Exercise directions ::
Scan the listing below. Report each line that includes "this".

CAD and scene scripts ::
##########

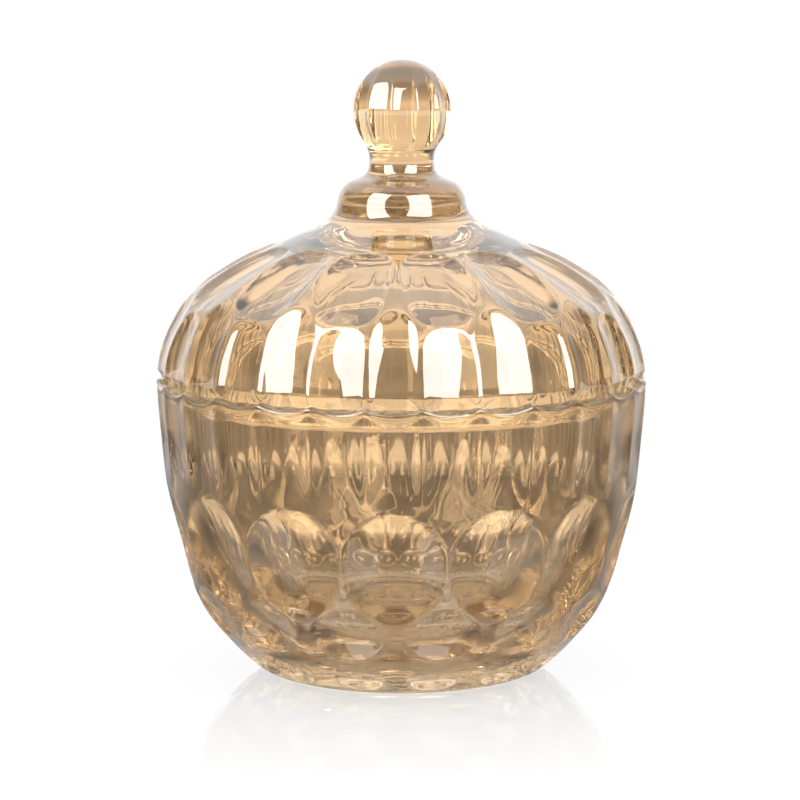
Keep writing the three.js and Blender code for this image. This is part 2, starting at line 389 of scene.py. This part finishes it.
# ------------------------------------------------------------------ glass
# One glass for both pieces, so that a ray that enters by a coated face and leaves by a plain one
# is still tracked as inside the same body. The lustre coat is only on the outer faces.
CLEAR, LUSTRE_THIN, LUSTRE_THICK, COAT_IOR = (1.0, 0.99, 0.97), (0.94, 0.645, 0.365), (0.92, 0.59, 0.30), 1.65
SWELL, PEEL, HAZE = 0.00004, 0.000005, 0.002
m = bpy.data.materials.new("amber_lustre_glass")
m.use_nodes = True
nt = m.node_tree
nt.nodes.clear()
out = nt.nodes.new("ShaderNodeOutputMaterial")
p = nt.nodes.new("ShaderNodeBsdfPrincipled")
p.inputs["IOR"].default_value = 1.5
p.inputs["Transmission Weight"].default_value = 1.0
nt.links.new(p.outputs[0], out.inputs["Surface"])
va = nt.nodes.new("ShaderNodeVolumeAbsorption")
va.inputs["Color"].default_value = (0.80, 0.72, 0.55, 1)
va.inputs["Density"].default_value = 9.0
nt.links.new(va.outputs[0], out.inputs["Volume"])
at = nt.nodes.new("ShaderNodeAttribute")
at.attribute_name = "coat"
tc = nt.nodes.new("ShaderNodeTexCoord")
place = tc.outputs["Object"]


def noise(scale, detail, seed, stretch=(1, 1, 1)):
    """Noise of so many waves to the metre, in the piece's own coordinates."""
    mp = nt.nodes.new("ShaderNodeMapping")
    mp.inputs["Location"].default_value = (seed, seed * 0.37, -seed * 0.61)
    mp.inputs["Scale"].default_value = stretch
    nt.links.new(place, mp.inputs["Vector"])
    n = nt.nodes.new("ShaderNodeTexNoise")
    n.inputs["Scale"].default_value = scale
    n.inputs["Detail"].default_value = detail
    nt.links.new(mp.outputs[0], n.inputs["Vector"])
    return n.outputs["Fac"]


def mix_colour(factor, a, b):
    n = nt.nodes.new("ShaderNodeMix")
    n.data_type = "RGBA"
    sockets = [i for i in n.inputs if i.type == "RGBA"]
    nt.links.new(factor, n.inputs["Factor"])
    for socket, v in zip(sockets, (a, b)):
        if isinstance(v, tuple):
            socket.default_value = (*v, 1)
        else:
            nt.links.new(v, socket)
    return [o for o in n.outputs if o.type == "RGBA"][0]


# the lustre was fumed on: a little thicker in broad clouds and in faint streaks down the wall
cloud = step_node(noise(24.0, 2.0, 3.1), 0.35, 0.65)
streak = step_node(noise(150.0, 3.0, 7.7, (1, 1, 0.12)), 0.40, 0.72)
film = mix_colour(cloud, LUSTRE_THIN, LUSTRE_THICK)
film = mix_colour(math_node("MULTIPLY", streak, 0.35), film, LUSTRE_THICK)
nt.links.new(mix_colour(at.outputs["Fac"], CLEAR, film), p.inputs["Base Color"])
# fire-polished skin: a slow swell left by the mould, a fine orange peel, and faint wiping haze
swell = nt.nodes.new("ShaderNodeBump")
swell.inputs["Strength"].default_value = 1.0
swell.inputs["Distance"].default_value = SWELL
nt.links.new(noise(95.0, 1.0, 1.3), swell.inputs["Height"])
peel = nt.nodes.new("ShaderNodeBump")
peel.inputs["Strength"].default_value = 1.0
peel.inputs["Distance"].default_value = PEEL
nt.links.new(noise(420.0, 1.0, 5.9), peel.inputs["Height"])
nt.links.new(swell.outputs[0], peel.inputs["Normal"])
nt.links.new(peel.outputs[0], p.inputs["Normal"])
nt.links.new(peel.outputs[0], p.inputs["Coat Normal"])
haze = step_node(noise(60.0, 4.0, 9.4), 0.50, 0.80, 0.0, HAZE)
nt.links.new(haze, p.inputs["Roughness"])
# the lustre is a thin metal-oxide film, so coated faces mirror more than bare glass does
nt.links.new(at.outputs["Fac"], p.inputs["Coat Weight"])
p.inputs["Coat Roughness"].default_value = 0.0
p.inputs["Coat IOR"].default_value = COAT_IOR

for o, node, body in ((bowl, "jar_body", "jar"), (lid, "lid", "lid")):
    o.data.materials.append(m)
    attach(o, body)
    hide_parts(node)

# ------------------------------------------------------------------ studio
sc = bpy.context.scene
sc.view_settings.view_transform = "Standard"
sc.view_settings.look = "None"
sc.cycles.max_bounces = 40
sc.cycles.transmission_bounces = 32
sc.cycles.glossy_bounces = 16
sc.cycles.diffuse_bounces = 3
sc.cycles.transparent_max_bounces = 16
sc.cycles.use_denoising = True
sc.cycles.sample_clamp_indirect = 20.0
sc.cycles.caustics_reflective = True
sc.cycles.caustics_refractive = True

ROOM_BACK, ROOM_TOP, ROOM_DARK, FLOOR_R, BOX = 1.3, 1.4, 0.03, 20.0, 7.5
# the pale table's glow as the glass sees it, behind the jar and in front of it, with painted shade: dim near the jar's
# foot and dark on the camera's side: [metres from the jar's axis, level]
FLOOR_BACK_PAINTED_SHADE = [(0.000, 0.10), (0.045, 0.14), (0.080, 0.26), (0.120, 0.42), (0.200, 0.62), (0.350, 0.92), (0.550, 1.00), (0.850, 1.00), (1.0, 1.00)]
FLOOR_FRONT_PAINTED_SHADE = [(0.000, 0.10), (0.045, 0.14), (0.080, 0.20), (0.120, 0.12), (0.200, 0.03), (1.0, 0.03)]
w = bpy.data.worlds.new("studio")
sc.world = w
w.use_nodes = True
nt = w.node_tree
nt.nodes.clear()
wo = nt.nodes.new("ShaderNodeOutputWorld")
bg = nt.nodes.new("ShaderNodeBackground")


tc = nt.nodes.new("ShaderNodeTexCoord")
sep = nt.nodes.new("ShaderNodeSeparateXYZ")
nt.links.new(tc.outputs["Generated"], sep.inputs[0])
X, Y, Z = sep.outputs
# what the glass bends and mirrors: a white sweep behind and overhead, and an unlit room on the camera's side
behind = step_node(Y, 0.50, 0.82, 0.0, ROOM_BACK)
above = step_node(math_node("ADD", Z, math_node("MULTIPLY", Y, 0.5)), 0.52, 0.78, 0.0, ROOM_TOP)
level = math_node("MAXIMUM", math_node("MAXIMUM", behind, above), ROOM_DARK)
nt.links.new(level, bg.inputs[1])
plain = nt.nodes.new("ShaderNodeBackground")
plain.inputs[0].default_value = (1, 1, 1, 1)
plain.inputs[1].default_value = 1.05
lp = nt.nodes.new("ShaderNodeLightPath")
pick = nt.nodes.new("ShaderNodeMixShader")
nt.links.new(lp.outputs["Is Camera Ray"], pick.inputs[0])
nt.links.new(bg.outputs[0], pick.inputs[1])
nt.links.new(plain.outputs[0], pick.inputs[2])
nt.links.new(pick.outputs[0], wo.inputs[0])

# floor: a white table that mirrors the jar faintly near its foot. It glows evenly to the camera; to rays through the
# glass its glow carries painted shade, dim near the jar and dark on the camera's side
me = bpy.data.meshes.new("floor")
ang = 2 * math.pi * np.arange(96) / 96
me.from_pydata([(FLOOR_R * math.cos(t), FLOOR_R * math.sin(t), 0) for t in ang], [], [tuple(range(96))])
floor = bpy.data.objects.new("floor", me)
floor.location.z = -0.0002
sc.collection.objects.link(floor)
fm = bpy.data.materials.new("floor")
fm.use_nodes = True
nt = fm.node_tree
nt.nodes.clear()
fo = nt.nodes.new("ShaderNodeOutputMaterial")
tc = nt.nodes.new("ShaderNodeTexCoord")
ln = nt.nodes.new("ShaderNodeVectorMath")
ln.operation = "LENGTH"
nt.links.new(tc.outputs["Object"], ln.inputs[0])
ramp = nt.nodes.new("ShaderNodeValToRGB")
nt.links.new(math_node("DIVIDE", ln.outputs["Value"], 0.13), ramp.inputs[0])
els = ramp.color_ramp.elements
els[0].position, els[0].color = 0.22, (0.46, 0.46, 0.46, 1)
els[1].position, els[1].color = 1.0, (0, 0, 0, 1)
e = els.new(0.45)
e.color = (0.20, 0.20, 0.20, 1)
e = els.new(0.72)
e.color = (0.09, 0.09, 0.09, 1)
em = nt.nodes.new("ShaderNodeEmission")
em.inputs[0].default_value = (1, 1, 1, 1)


def graded(points):
    """Level against distance from the axis."""
    n = nt.nodes.new("ShaderNodeValToRGB")
    nt.links.new(ln.outputs["Value"], n.inputs[0])
    els = n.color_ramp.elements
    for i, (d, v) in enumerate(points):
        e = els[0] if i == 0 else els[1] if i == len(points) - 1 else els.new(d)
        e.position, e.color = d, (v, v, v, 1)
    return n.outputs[0]


xyz = nt.nodes.new("ShaderNodeSeparateXYZ")
nt.links.new(tc.outputs["Object"], xyz.inputs[0])
# painted shade in the floor's glow: seen through the glass, the table is dimmed near the jar and darkest on the
# camera's side
backness = step_node(math_node("DIVIDE", xyz.outputs["Y"], math_node("ADD", ln.outputs["Value"], 0.01)), -0.1, 0.6)
grade = nt.nodes.new("ShaderNodeMix")
grade.data_type = "FLOAT"
nt.links.new(backness, grade.inputs["Factor"])
nt.links.new(graded(FLOOR_FRONT_PAINTED_SHADE), grade.inputs["A"])
nt.links.new(graded(FLOOR_BACK_PAINTED_SHADE), grade.inputs["B"])
lp = nt.nodes.new("ShaderNodeLightPath")
seen = nt.nodes.new("ShaderNodeMix")
seen.data_type = "FLOAT"
nt.links.new(lp.outputs["Is Camera Ray"], seen.inputs["Factor"])
nt.links.new(grade.outputs["Result"], seen.inputs["A"])
seen.inputs["B"].default_value = 1.04
nt.links.new(seen.outputs["Result"], em.inputs[1])
gl = nt.nodes.new("ShaderNodeBsdfGlossy")
gl.inputs["Roughness"].default_value = 0.05
mx = nt.nodes.new("ShaderNodeMixShader")
nt.links.new(ramp.outputs[0], mx.inputs[0])
nt.links.new(em.outputs[0], mx.inputs[1])
nt.links.new(gl.outputs[0], mx.inputs[2])
nt.links.new(mx.outputs[0], fo.inputs["Surface"])
floor.data.materials.append(fm)


def softbox(name, az_deg, lo_deg, hi_deg, width_deg, dist, power):
    """A tall emitting panel centred at an azimuth (from -Y towards +X), from one elevation to another."""
    a = math.radians(az_deg)
    mid = math.radians((lo_deg + hi_deg) / 2)
    h = 2 * dist * math.tan(math.radians((hi_deg - lo_deg) / 2))
    wd = 2 * dist * math.tan(math.radians(width_deg / 2))
    ld = bpy.data.lights.new(name, "AREA")
    ld.shape = "RECTANGLE"
    ld.size, ld.size_y = wd, h
    ld.energy = power * wd * h * math.pi / 4 * 4
    lo = bpy.data.objects.new(name, ld)
    c = Vector((0, 0, 0.08))
    d = Vector((math.sin(a) * math.cos(mid), -math.cos(a) * math.cos(mid), math.sin(mid)))
    lo.location = c + d * dist
    lo.rotation_euler = (-d).to_track_quat("-Z", "Y").to_euler()
    lo.visible_camera = False
    lo.visible_diffuse = False
    sc.collection.objects.link(lo)
    return lo


softbox("softbox_left", -47, 4, 54, 33, 2.0, BOX)
softbox("softbox_right", 37.5, 4, 50, 39, 2.0, BOX)
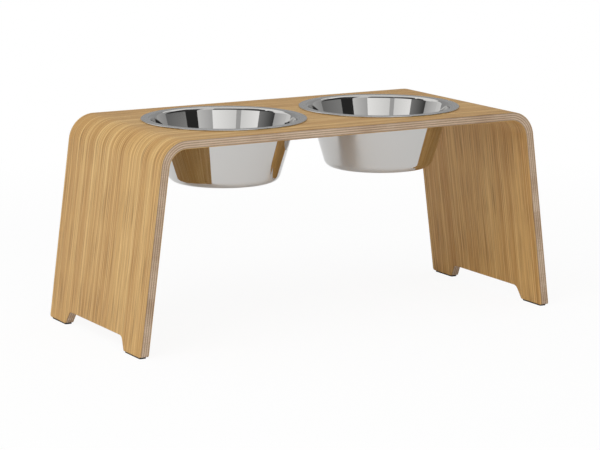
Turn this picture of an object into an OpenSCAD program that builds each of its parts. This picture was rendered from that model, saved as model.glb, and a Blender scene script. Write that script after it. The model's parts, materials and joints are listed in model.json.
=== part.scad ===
// Raised feeding bench for pets. A sheet of oak-faced plywood is bent into a low bench with splayed
// legs, and two steel bowls hang by their rims in round holes in its top.
// The origin is on the floor under the middle of the bench. X runs along the bench, Y from front to
// back and Z up.

/* [Bench] */
// Length over the feet
bench_l = 600; // [500:10:900]
// Height of the top above the floor
bench_h = 262; // [200:2:450]
// Depth from front to back
bench_d = 260; // [240:5:400]
// Lean of the legs away from upright, in degrees
leg_splay = 7.5; // [0:0.5:12]
// Outer radius of the two bends
bend_r = 35; // [20:1:40]

/* [Plywood] */
// Thickness of each oak face veneer
face_t = 0.6; // [0.4:0.1:1.2]
// Thickness of each core ply
core_t = 1.4; // [1:0.1:2]

/* [Feet] */
// Width of the notch between the feet, at the sole
notch_w = 168; // [100:2:180]
// Height of the notch above the sole
notch_h = 16.5; // [10:0.5:40]
// Lean of the notch's sides away from upright, in degrees
notch_lean = 30; // [0:1:45]
// Radius in the notch's upper corners
notch_r = 9; // [4:0.5:9]
// Rounding of each foot's outer corner
foot_r = 3; // [1:0.5:8]

/* [Pads] */
// Thickness of the rubber pads
pad_t = 2; // [1:0.5:5]
// Margin of sole left bare around each pad
pad_margin = 1; // [0.5:0.5:3]
// Corner radius of the pads
pad_r = 2; // [0.5:0.5:3]

/* [Bowls] */
// Distance between the bowls' centres
bowl_pitch = 230; // [216:2:240]
// Diameter over the rim
rim_d = 210; // [200:1:214]
// Diameter of the mouth, where the flat rim begins
mouth_d = 192; // [150:1:196]
// Height from the base to the top of the rim
bowl_h = 80; // [50:1:120]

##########

Response below ::
Keep writing the three.js and Blender code for this image. This is part 2, starting at line 389 of scene.py. This part finishes it.
Turn this picture of an object into an OpenSCAD program that builds each of its parts. This picture was rendered from that model, saved as model.glb, and a Blender scene script. Write that script after it. The model's parts, materials and joints are listed in model.json.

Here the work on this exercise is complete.